Kritik lainnya adalah mengenai masalah horizon. Big Bang mengandaikan bahwa informasi dan kondisi alam semesta menyebar lebih cepat daripada cahaya untuk menciptakan keseragaman kosmos yang kita amati saat ini. Konsep inflasi kosmik diusulkan untuk menjelaskan ini, namun, beberapa ilmuwan merasa bahwa inflasi sendiri masih menyisakan banyak pertanyaan yang belum terjawab.

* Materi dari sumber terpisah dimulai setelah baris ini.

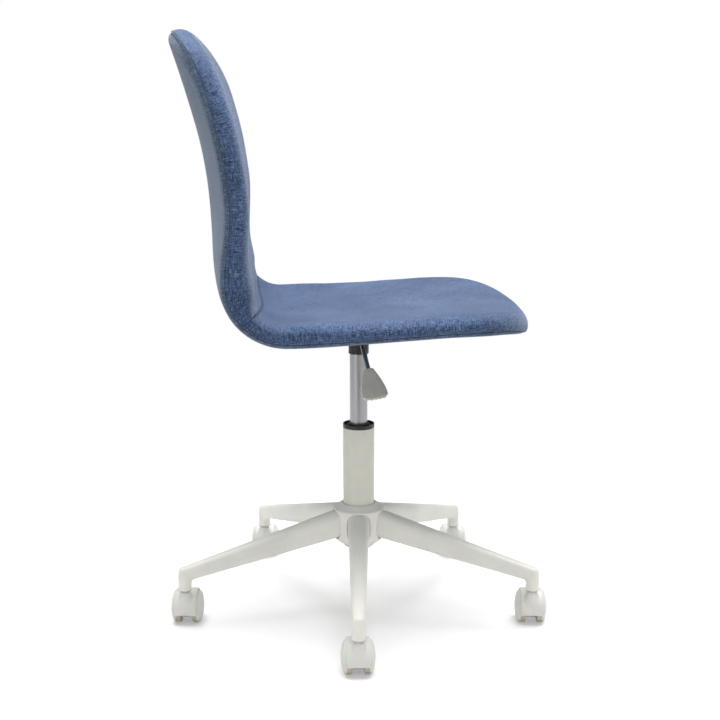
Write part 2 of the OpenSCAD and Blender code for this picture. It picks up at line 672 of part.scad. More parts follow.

Dalam menghadapi kritik-kritik ini, sejumlah teori alternatif telah diusulkan. Salah satu teori alternatif yang cukup populer adalah teori keadaan stabil (steady state theory). Teori ini menyatakan bahwa alam semesta tidak memiliki awal atau akhir, melainkan dalam keadaan konstan, di mana materi baru terus-menerus tercipta untuk memperhitungkan pengembangan kosmos. Namun, bukti pengamatan seperti radiasi latar belakang gelombang mikro alam semesta telah mempersulit penerimaan luas teori ini.
Selanjutnya, teori multiverse juga sering dibahas sebagai alternatif. Menurut teori ini, apa yang kita anggap sebagai alam semesta hanyalah satu dari sekian banyak “bubbles” atau gelembung yang ada dalam multiverse. Setiap gelembung beroperasi dengan aturan fisik dan konstan kosmologisnya sendiri. Multiverse theory berupaya menjelaskan ketidakteraturan dalam kosmologi yang tidak bisa dijabarkan hanya dengan satu alam semesta tunggal.
Kritik dan alternatif tersebut menunjukkan bahwa meskipun teori Big Bang memiliki dukungan luas, perbincangan dan pengkajian ilmiah yang terus berlangsung membuka ruang bagi teori-teori lain untuk mendapatkan tempat dalam upaya kita memahami asal mula dan evolusi alam semesta.
Kesimpulan: Pengaruh Big Bang pada Ilmu Pengetahuan dan Pemahaman Manusia
Teori Big Bang telah mengubah cara kita memahami alam semesta secara drastis. Sejak pertama kali diajukan, teori ini telah memberikan pandangan yang jauh lebih jelas dan rinci tentang asal-usul kosmos. Salah satu kontribusi terbesar dari teori Big Bang adalah penjelasannya mengenai ekspansi alam semesta. Dengan penemuan ini, ilmuwan berhasil memahami bahwa alam semesta tidak statis, melainkan berkembang dan berubah seiring waktu.
Sebagai landasan dari kosmologi modern, teori Big Bang membantu mengarahkan berbagai penelitian dan eksperimen ilmiah yang mendalam. Dari pengamatan radiasi latar kosmik hingga analisis pergeseran merah galaksi, teori ini telah mengarahkan ilmuwan untuk menyusun peta sejarah alam semesta dari detik-detik pertama setelah kelahirannya hingga kondisi sekarang. Penemuan ini tidak hanya memperkaya pengetahuan ilmiah tetapi juga memperkuat fondasi berbagai disiplin ilmu lainnya, seperti fisika, astrofisika, dan kimia kosmik.
Di luar pencapaian ilmiah, teori Big Bang juga mempengaruhi cara pandang manusia terhadap alam semesta dan eksistensi kita di dalamnya. Dengan memahami bahwa alam semesta memiliki awal dan terus berkembang, manusia semakin terdorong untuk mencari jawaban terhadap pertanyaan mendasar mengenai asal-usul dan nasib akhir kosmos. Pemahaman ini mengundang refleksi mendalam mengenai tempat kita di alam semesta yang luas dan terus berkembang.
Secara simbolis, teori Big Bang menunjukkan bahwa segala sesuatu bermula dari sebuah titik kecil yang terus-menerus tumbuh dan merubah segalanya. Ini mencerminkan proses kehidupan yang dinamis dan penuh perubahan. Dalam konteks ini, teori Big Bang bukan hanya tentang penciptaan alam semesta, tetapi juga tentang kita—manusia yang senantiasa mencari, belajar, dan menyesuaikan diri.